There has been no publicly released evidence that Papadopoulos or the campaign tried to acquire the emails, if they even existed. At the time, the Russians were hacking Democratic Party computers and stealing thousands of messages.

Lt. Gen. Michael Flynn

Mr. Baier asked Mr. Comey whether he had testified to lawmakers that agents did not believe former National Security Adviser Michael Flynn lied to them about the extent of his ties to Kremlin officials. This was how last week’s interview went:

Mr. Baier: Did you tell lawmakers that FBI agents didn’t believe former National Security Adviser Michael Flynn was lying intentionally to investigators?

Mr. Comey: No. … And I saw that in the media. I don’t know what — maybe someone misunderstood something I said. I didn’t believe that and didn’t say that.

Mr. Comey’s answer was immediately challenged by people inside the closed House intelligence committee hearing room.

“Director Comey’s recollection is flawed if he does not remember telling Congress that his agents told him that they didn’t think Flynn was lying,” Rep. Trey Gowdy, South Carolina Republican, told Fox News Channel’s Tucker Carlson. “Director Comey’s recollection is flawed if he does not remember telling Congress that his agents told him that they didn’t think Flynn was lying. He needs to get his lawyers and go back and look at the transcript. We did not mishear. Maybe he misspoke, but that is in the transcript.”

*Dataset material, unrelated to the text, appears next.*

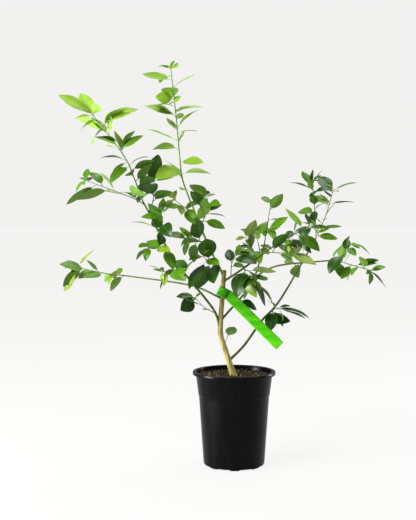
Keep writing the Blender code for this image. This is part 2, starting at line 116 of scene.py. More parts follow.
world = bpy.data.worlds.new("studio")
bpy.context.scene.world = world
world.use_nodes = True
backdrop = world.node_tree.nodes["Background"]
backdrop.inputs["Color"].default_value = (*BACKDROP_COLOUR, 1)
lit_or_seen(world.node_tree, BACKDROP_GLOW, backdrop.inputs["Strength"])
for name, (place, size, power) in LIGHTS.items():
    light_data = bpy.data.lights.new(name, "AREA")
    light_data.size = size
    light_data.energy = power
    back = unit(np.subtract(place, LIGHT_AIM))
    right = unit(np.cross((0, 0, 1), back))
    turn = Matrix(np.column_stack((right, np.cross(back, right), back)).tolist()).to_4x4()
    linked(name, light_data).matrix_world = Matrix.Translation(place) @ turn


# Pot: a round one-gallon nursery pot, blow-moulded in one piece from black satin plastic, with a rolled
# rim, a tapered collar, a step, and eight feet between the drain slots at its heel.
MM = 0.001
POT_HEIGHT = 188 * MM
RIM_RADIUS = 82.5 * MM
RIM_DEPTH = 7 * MM
RIM_UNDERCUT = 0.3 * MM
COLLAR_TOP_RADIUS = 76.4 * MM
COLLAR_FOOT_RADIUS = 71.0 * MM
STEP_HEIGHT = 140.5 * MM
STEP_WIDTH = 1.0 * MM
WALL_FOOT_RADIUS = 60.8 * MM
HEEL_HEIGHT = 4 * MM
HEEL_INSET = 3 * MM
POT_WALL = 1.6 * MM
POT_FLOOR = 2.0 * MM
FOOT_COUNT = 8
FOOT_SHARE = 0.36
FOOT_STEEPNESS = 12
DRAIN_HEIGHT = 2.5 * MM
DRAIN_INNER_RADIUS = 49 * MM
DRAIN_LIP = 0.6 * MM
POT_ROUNDING = 1.8 * MM
POT_ROUNDING_POINTS = 5
ROUNDING_LIMIT = 0.45  # the most of a side that one corner's arc may take
POT_SEGMENTS = 192
POT_TONES = ((0.0008, 0.0008, 0.0009), (0.0022, 0.0022, 0.0023))
POT_ROUGHNESS = (0.20, 0.32)
POT_SPECULAR = 0.14
POT_GRAIN = 90
POT_GRAIN_STRETCH = (1, 1, 0.25)
POT_RELIEF = 0.03 * MM
WELD = 0.001 * MM
KNIFE_EDGE = 100
GRAIN_DETAIL = 4
RELIEF_STRENGTH = 0.6


def grid_faces(rows, columns, wrap=False, flip=False):
    """Quads of a grid of points, row by row; wrap closes each row into a ring."""
    r = np.arange(rows - 1)[:, None] * columns
    c = np.arange(columns if wrap else columns - 1)[None, :]
    n = (c + 1) % columns
    quads = np.stack((r + c, r + n, r + columns + n, r + columns + c), axis=-1).reshape(-1, 4)
    return quads[:, ::-1] if flip else quads


def mesh_piece(name, verts, faces, materials, slot, nodes=(), face_material=None, uv=None, flat=False):
    """A new piece from points and quads, riding on the plant's one body.

    Points that fall together, at a pole or along a seam, are made one. The shading is smooth, apart
    from knife edges, where two sheets meet at their rim.
    """
    mesh = bpy.data.meshes.new(name)
    mesh.from_pydata(verts.tolist(), [], faces.tolist())
    if face_material is not None:
        mesh.polygons.foreach_set("material_index", face_material.astype(np.int32))
    if uv is not None:
        layer = mesh.uv_layers.new(name="UVMap")
        layer.data.foreach_set("uv", uv[faces].astype(np.float32).ravel())
    work = bmesh.new()
    work.from_mesh(mesh)
    bmesh.ops.remove_doubles(work, verts=work.verts, dist=WELD)
    work.to_mesh(mesh)
    work.free()
    if not flat:
        mesh.shade_smooth()
        mesh.set_sharp_from_angle(angle=np.radians(KNIFE_EDGE))
    for finish in materials:
        mesh.materials.append(finish)
    piece = linked(name, mesh)
    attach(piece, "root")
    if nodes:
        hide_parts(*nodes)
    return piece


def rounded(corners, radius, steps):
    """A profile whose inner corners are arcs: each is a quadratic curve cut from its two sides."""
    p = np.asarray(corners, float)
    t = np.linspace(0, 1, steps)[:, None]
    out = [p[:1]]
    for a, b, c in zip(p[:-2], p[1:-1], p[2:]):
        start, end = (b + unit(far - b) * min(radius, np.linalg.norm(far - b) * ROUNDING_LIMIT)
                      for far in (a, c))
        out.append((1 - t) ** 2 * start + 2 * t * (1 - t) * b + t**2 * end)
    out.append(p[-1:])
    return np.vstack(out)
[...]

Flynn pleaded guilty to lying to the FBI about two phone calls with the Russian ambassador. He was fired by Mr. Trump for misleading Vice President Mike Pence about the calls concerning U.S. sanctions on individual Russians and their businesses. Flynn is awaiting sentencing.

Mr. Comey tweeted on Thursday, the day his Fox News interviewed was broadcast, “The last two weeks were a reminder of the vital role of the press and of open-minded, respectful conversation in our lives. I’m grateful for good and tough questions from reporters across the spectrum and around the world. Look forward to more.”